Comprehensive experimental and numerical modeling of strength parameters of eco-friendly steel fiber reinforced SCC containing coarse copper slag aggregates

Abstract

The copper slag waste (CSW) is an industrial by-product, the annual production of which is huge and its disposal and management are a big challenge for environmentalists. This research has comprehensively studied, experimentally and numerically, the possibility of substituting 20–60% copper slag (CS) for natural coarse aggregates in self-compacting concretes (SCCs) reinforced with 0.1, 0.3 and 0.5% hooked-end steel fibers. According to the results, increasing the CS volume improves the characteristics of the fresh concrete, but there is an obvious drop in its flowability, fillability and passability at the highest steel fiber (SF) volume. Although increasing CS reduces the compressive strength of concretes containing low SF volumes, positive CS effects on the concrete strength are evident at the highest SF volume. Based on the scanning electron microscope (SEM) images, in concretes containing 0.1% SF, an increase in CS increases the tensile strength, and increasing this volume up to 30% makes the concrete microstructure homogeneous and integrated.
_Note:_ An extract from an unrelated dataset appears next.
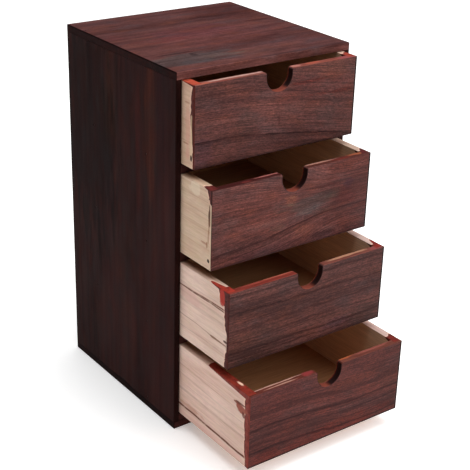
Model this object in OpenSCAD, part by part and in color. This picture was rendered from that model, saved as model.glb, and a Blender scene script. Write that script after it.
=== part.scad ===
// Small wooden desk chest: an open-fronted cabinet of butt-jointed boards with four
// drawers, one above the other. The drawers are open-topped boxes whose fronts have a
// finger notch and no knob. The origin is the centre of the cabinet's underside, +Z is
// up and the drawers pull out towards -Y. Drawer 1 is the top one. Sizes in millimetres.

/* [Cabinet] */
// Outside width
cabinet_w = 136; // [100:1:200]
// Outside depth
cabinet_d = 134; // [100:1:200]
// Thickness of the top and bottom boards
cap_t = 5; // [4:0.5:10]
// Thickness of the two side panels
panel_t = 4; // [3:0.5:8]
// Thickness of the back panel, let in between the other boards
back_t = 4; // [3:0.5:8]
// Thickness of the shelf under each drawer
shelf_t = 6; // [4:0.5:10]
// Clear height over each shelf
bay_h = 54; // [45:1:80]

/* [Drawer boards] */
// Thickness of a drawer's front board
front_t = 5; // [4:0.5:8]
// Part of the front's thickness that covers the ends of the side boards
lip_t = 1.5; // [1:0.1:2]
// Thickness of a drawer's side boards
wall_t = 6; // [5:0.5:8]
// Thickness of a drawer's back board
rear_t = 5; // [4:0.5:8]
// Thickness of a drawer's floor
floor_t = 3.2; // [2:0.1:4]
// Height of the floor's underside over the drawer's lower edge
floor_rise = 5.3; // [3:0.1:8]
// Depth of the grooves in the side boards that hold the floor
groove_d = 3; // [1.5:0.5:3.5]

/* [Drawer clearances] */
// Gap between a drawer and each side panel
side_gap = 0.5; // [0.3:0.1:1.5]
// Gap between a drawer and the shelf under it
under_gap = 0.3; // [0.3:0.1:1]
// Gap between a drawer and the board over it
over_gap = 0.4; // [0.3:0.1:2]
// Gap between a closed drawer and the back panel
rear_gap = 0.5; // [0.3:0.1:5]

/* [Finger notch] */
// Width of the notch, whose lower end is half round
notch_w = 19.6; // [15:0.1:24]
// Depth of the notch below the front's top edge
notch_h = 13.4; // [12:0.1:20]
// Radius of the notch's two shoulders
shoulder_r = 2; // [0.5:0.1:3]

/* [How far each drawer stands open] */
// Drawer 1, the top one
open_1 = 13.1; // [0:0.1:100]
// Drawer 2
open_2 = 32.8; // [0:0.1:100]
// Drawer 3
open_3 = 52.9; // [0:0.1:100]
// Drawer 4, the bottom one
open_4 = 77.2; // [0:0.1:100]

/* [Brads] */
// Diameter of the wire brads
brad_d = 1.2; // [0.8:0.1:1.6]
// Length of the wire brads
brad_l = 14; // [10:1:16]
// Depth of a brad's head below the wood's surface
brad_sink = 0.4; // [0:0.1:1]

/* [Edges] */
// Width of the small bevel along the outer edges
ease = 0.5; // [0.2:0.1:1]

/* [Hidden] */

// Cabinet
bays = 4;
bay_pitch = shelf_t + bay_h;
cabinet_h = 2 * cap_t + bays * bay_pitch;
inside_w = cabinet_w - 2 * panel_t;
inside_d = cabinet_d - back_t;
panel_h = cabinet_h - 2 * cap_t;

// Drawers, each in its own frame: x = 0 in its middle, y = 0 on its face with +Y
// towards the back, z = 0 on its lower edge
drawer_w = inside_w - 2 * side_gap;
drawer_d = inside_d - rear_gap;
drawer_h = bay_h - under_gap - over_gap;
box_w = drawer_w - 2 * wall_t;
box_d = drawer_d - front_t - rear_t;
wall_d = drawer_d - lip_t;
opened = [open_1, open_2, open_3, open_4];
notch_r = notch_w / 2;
notch_z = drawer_h - notch_h + notch_r;

// Brads: the play round each one, their two heights in a drawer, and their distance from
// the cabinet's edges, in the outer boards and in the shelves
pilot_gap = 0.03;
brad_low = 6;
brad_high = 47;
brad_inset = 22;
shelf_inset = 34;

// How far a cut runs past the surface it starts from, and the facets of round shapes
cut_over = 1;
notch_fn = 96;
brad_fn = 24;

// Colours
stained = [0.30, 0.15, 0.13];
dark_stained = [0.20, 0.10, 0.09];
raw = [0.86, 0.76, 0.64];
steel = [0.62, 0.62, 0.62];

// Height of the top of the shelf that drawer n stands on
function shelf_top(n) = cap_t + (bays - n) * bay_pitch + shelf_t;

// Outline of a rectangle with its corners cut off
module eased_rect(w, h) {
    polygon([
        [ease, 0], [w - ease, 0], [w, ease], [w, h - ease],
        [w - ease, h], [ease, h], [0, h - ease], [0, ease]
    ]);
}

// Block with all twelve edges bevelled, centred on x, from y = 0 and z = 0
module eased_block(size) {
    translate([-size.x / 2, 0, 0])
    intersection() {
        linear_extrude(size.z) eased_rect(size.x, size.y);
        translate([0, size.y, 0])
        rotate([90, 0, 0]) linear_extrude(size.y) eased_rect(size.x, size.z);
        rotate([90, 0, 90]) linear_extrude(size.x) eased_rect(size.y, size.z);
    }
}

// Plain board centred on x, with its near lower edge at the given y and z
module board(size, y = 0, z = 0) {
    translate([-size.x / 2, y, z]) cube(size);
}

// Brad along +Z with its head at the origin, or its pilot hole, which is a little wider
// and is cut from outside the wood
module brad(hole) {
    gap = hole ? pilot_gap : 0;
    outside = hole ? brad_sink + cut_over : 0;
    translate([0, 0, -outside]) cylinder(d = brad_d + 2 * gap, h = brad_l + outside, $fn = brad_fn);
}

// The children at x = +w / 2 and x = -w / 2, facing inwards, sunk into the surface
module driven_from_sides(w, y, z) {
    for (s = [-1, 1]) {
        translate([s * (w / 2 - brad_sink), y, z]) rotate([0, -90 * s, 0]) children();
    }
}

// ---- Cabinet -------------------------------------------------------------------------

// Every brad of the cabinet: down and up into the panels' ends, and through the panels
// into the shelves and the back panel
module cabinet_brad_set(hole) {
    panel_mid = (cabinet_w - panel_t) / 2;
    rows = [brad_inset - cabinet_d / 2, 0, cabinet_d / 2 - brad_inset];
    for (x = [-panel_mid, panel_mid], y = rows) {
        translate([x, y, cabinet_h - brad_sink]) rotate([180, 0, 0]) brad(hole);
        translate([x, y, brad_sink]) brad(hole);
    }
    for (n = [1 : bays], y = [shelf_inset - cabinet_d / 2, cabinet_d / 2 - shelf_inset]) {
        driven_from_sides(cabinet_w, y, shelf_top(n) - shelf_t / 2) brad(hole);
    }
    for (z = [brad_inset, cabinet_h / 2, cabinet_h - brad_inset]) {
        driven_from_sides(cabinet_w, (cabinet_d - back_t) / 2, z) brad(hole);
    }
}

// A board of the cabinet: bevelled where it meets the cabinet's outer edges, and drilled
module cabinet_board() {
    difference() {
        intersection() {
            children();
            translate([0, -cabinet_d / 2, 0]) eased_block([cabinet_w, cabinet_d, cabinet_h]);
        }
        cabinet_brad_set(hole = true);
    }
}

module top_board() {
    color(stained)
    cabinet_board() board([cabinet_w, cabinet_d, cap_t], -cabinet_d / 2, cabinet_h - cap_t);
}

module bottom_board() {
    color(dark_stained)
    cabinet_board() board([cabinet_w, cabinet_d, cap_t], -cabinet_d / 2, 0);
}

module side_panel(side) {
    color(dark_stained)
    cabinet_board()
    translate([side * (cabinet_w - panel_t) / 2, 0, 0])
    board([panel_t, cabinet_d, panel_h], -cabinet_d / 2, cap_t);
}

module left_side() {
    side_panel(-1);
}

module right_side() {
    side_panel(1);
}

module back_panel() {
    color(dark_stained)
    cabinet_board() board([inside_w, back_t, panel_h], cabinet_d / 2 - back_t, cap_t);
}

module shelf(n) {
    color(dark_stained)
    cabinet_board() board([inside_w, inside_d, shelf_t], -cabinet_d / 2, shelf_top(n) - shelf_t);
}

module cabinet_brads() {
    color(steel) cabinet_brad_set(hole = false);
}

// ---- Drawers -------------------------------------------------------------------------

// The children, drawn in a drawer's own frame, at drawer n's place
module in_drawer(n) {
    translate([0, -cabinet_d / 2 - opened[n - 1], shelf_top(n) + under_gap]) children();
}

// Every brad of one drawer: through the side boards into the front and into the back
module drawer_brad_set(hole) {
    for (y = [(lip_t + front_t) / 2, drawer_d - rear_t / 2], z = [brad_low, brad_high]) {
        driven_from_sides(drawer_w, y, z) brad(hole);
    }
}

// A board of a drawer: bevelled where it meets the drawer's outer edges, and drilled
module drawer_board() {
    difference() {
        intersection() {
            children();
            eased_block([drawer_w, drawer_d, drawer_h]);
        }
        drawer_brad_set(hole = true);
    }
}

// The finger notch as a solid, running through the front board
module finger_notch() {
    deep = front_t + 2 * cut_over;
    translate([0, front_t + cut_over, 0]) rotate([90, 0, 0]) {
        translate([0, notch_z, 0]) cylinder(r = notch_r, h = deep, $fn = notch_fn);
        translate([-notch_r, notch_z, 0]) cube([notch_w, drawer_h - notch_z + cut_over, deep]);
        for (s = [-1, 1]) {
            translate([s * notch_r, drawer_h, 0]) shoulder_cut(s, deep);
        }
    }
}

// What is cut away to round one shoulder of the notch
module shoulder_cut(s, deep) {
    difference() {
        translate([s > 0 ? -cut_over : -shoulder_r, -shoulder_r, 0])
        cube([shoulder_r + cut_over, shoulder_r + cut_over, deep]);
        translate([s * shoulder_r, -shoulder_r, -cut_over])
        cylinder(r = shoulder_r, h = deep + 2 * cut_over, $fn = notch_fn);
    }
}

// Full-width front with the notch, and rabbets behind its two ends for the side boards
module drawer_front() {
    color(stained)
    difference() {
        drawer_board() board([drawer_w, front_t, drawer_h]);
        for (s = [-1, 1]) {
            translate([s * (drawer_w - wall_t + cut_over) / 2, 0, 0])
            board([wall_t + cut_over, front_t, drawer_h + 2 * cut_over], lip_t, -cut_over);
        }
        finger_notch();
    }
}

// Side board, from the front's rabbet to the drawer's rear end
module drawer_side(side) {
    color(raw)
    difference() {
        drawer_board()
        translate([side * (drawer_w - wall_t) / 2, 0, 0])
        board([wall_t, wall_d, drawer_h], lip_t);
        board([box_w + 2 * groove_d, box_d, floor_t], front_t, floor_rise);
    }
}

module drawer_back() {
    color(raw)
    drawer_board() board([box_w, rear_t, drawer_h], drawer_d - rear_t);
}

module drawer_floor() {
    color(raw) board([box_w + 2 * groove_d, box_d, floor_t], front_t, floor_rise);
}

module drawer_brads() {
    color(steel) drawer_brad_set(hole = false);
}

// ---- The chest -----------------------------------------------------------------------

top_board();
bottom_board();
left_side();
right_side();
back_panel();
cabinet_brads();

for (n = [1 : bays]) {
    shelf(n);
    in_drawer(n) drawer_front();
    in_drawer(n) drawer_side(-1);
    in_drawer(n) drawer_side(1);
    in_drawer(n) drawer_back();
    in_drawer(n) drawer_floor();
    in_drawer(n) drawer_brads();
}
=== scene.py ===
"""Small wooden desk chest with four open-topped drawers that have finger notches.

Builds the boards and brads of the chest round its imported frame: dark red-brown stain on
the outside, raw wood on the drawers' sides, and the stain that ran into the raw wood.
"""

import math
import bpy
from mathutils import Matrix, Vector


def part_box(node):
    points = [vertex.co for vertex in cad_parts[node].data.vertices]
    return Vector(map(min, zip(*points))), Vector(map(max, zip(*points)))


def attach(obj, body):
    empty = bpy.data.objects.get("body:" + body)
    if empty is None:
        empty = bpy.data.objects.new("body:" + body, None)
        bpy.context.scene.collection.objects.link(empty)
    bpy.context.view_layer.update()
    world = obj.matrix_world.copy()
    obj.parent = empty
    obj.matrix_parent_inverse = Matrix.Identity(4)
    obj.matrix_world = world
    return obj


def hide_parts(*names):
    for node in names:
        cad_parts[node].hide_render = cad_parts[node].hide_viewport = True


bl_info = {
    "name": "Desk chest with four drawers",
    "version": (1, 0, 0),
    "blender": (4, 5, 0),
    "location": "3D View > Sidebar > Desk chest",
    "description": "Models a small stained wooden chest of drawers, board by board",
    "category": "Object",
}

import bmesh
import bpy
from mathutils import Matrix, Vector

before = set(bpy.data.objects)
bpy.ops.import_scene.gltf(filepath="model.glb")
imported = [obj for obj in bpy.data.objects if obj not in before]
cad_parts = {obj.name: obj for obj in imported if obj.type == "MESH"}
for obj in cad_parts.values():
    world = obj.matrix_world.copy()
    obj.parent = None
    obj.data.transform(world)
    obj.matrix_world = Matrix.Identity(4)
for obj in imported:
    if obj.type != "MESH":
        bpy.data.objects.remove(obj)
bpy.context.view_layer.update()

MM = 0.001
DRAWERS = (1, 2, 3, 4)
SIDES = ("left", "right")
SHELVES = (1, 2, 3, 4)
# Two places nearer than this, in metres, are one
SAME = 1e-5
# An edge whose two faces turn by more than this, in radians, is a board's own edge
SHARP = 1.2
# How far apart a board's edges are cut, so that they can waver
SLICE = 9 * MM
# How far a cutter stands out of the wood
PAST = 2 * MM
# How many sides a brad and its hole, the notch's half round and its shoulders have
BRAD_SIDES, NOTCH_SIDES, SHOULDER_SIDES = 20, 72, 48


def paint(red, green, blue):
    """A colour as it looks on a screen, 0 to 255, as the linear numbers that Blender mixes."""
    def linear(level):
        share = level / 255
        return share / 12.92 if share <= 0.04045 else ((share + 0.055) / 1.055) ** 2.4
    return (linear(red), linear(green), linear(blue))


def opaque(colour):
    """The colour with full alpha, as a colour socket wants it."""
    return (colour[0], colour[1], colour[2], 1.0)


BLACK, WHITE = (0, 0, 0), (1, 1, 1)

# ---- Sizes and colours that a user would change --------------------------------------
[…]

To check the statistical importance of the results of the tensile and compressive strengths, use was made of the analysis of variance (ANOVA) method. To reduce costs (and human errors) and avoid time wastage, artificial neural network (ANN) prediction models and robust multiple regression analyses (MRA) methods were used to predict the compressive and tensile strengths. Results of this research confirm that using CS in producing steel fiber reinforced self-compacting concrete (SFRSCC) has technical, environmental and economic advantages.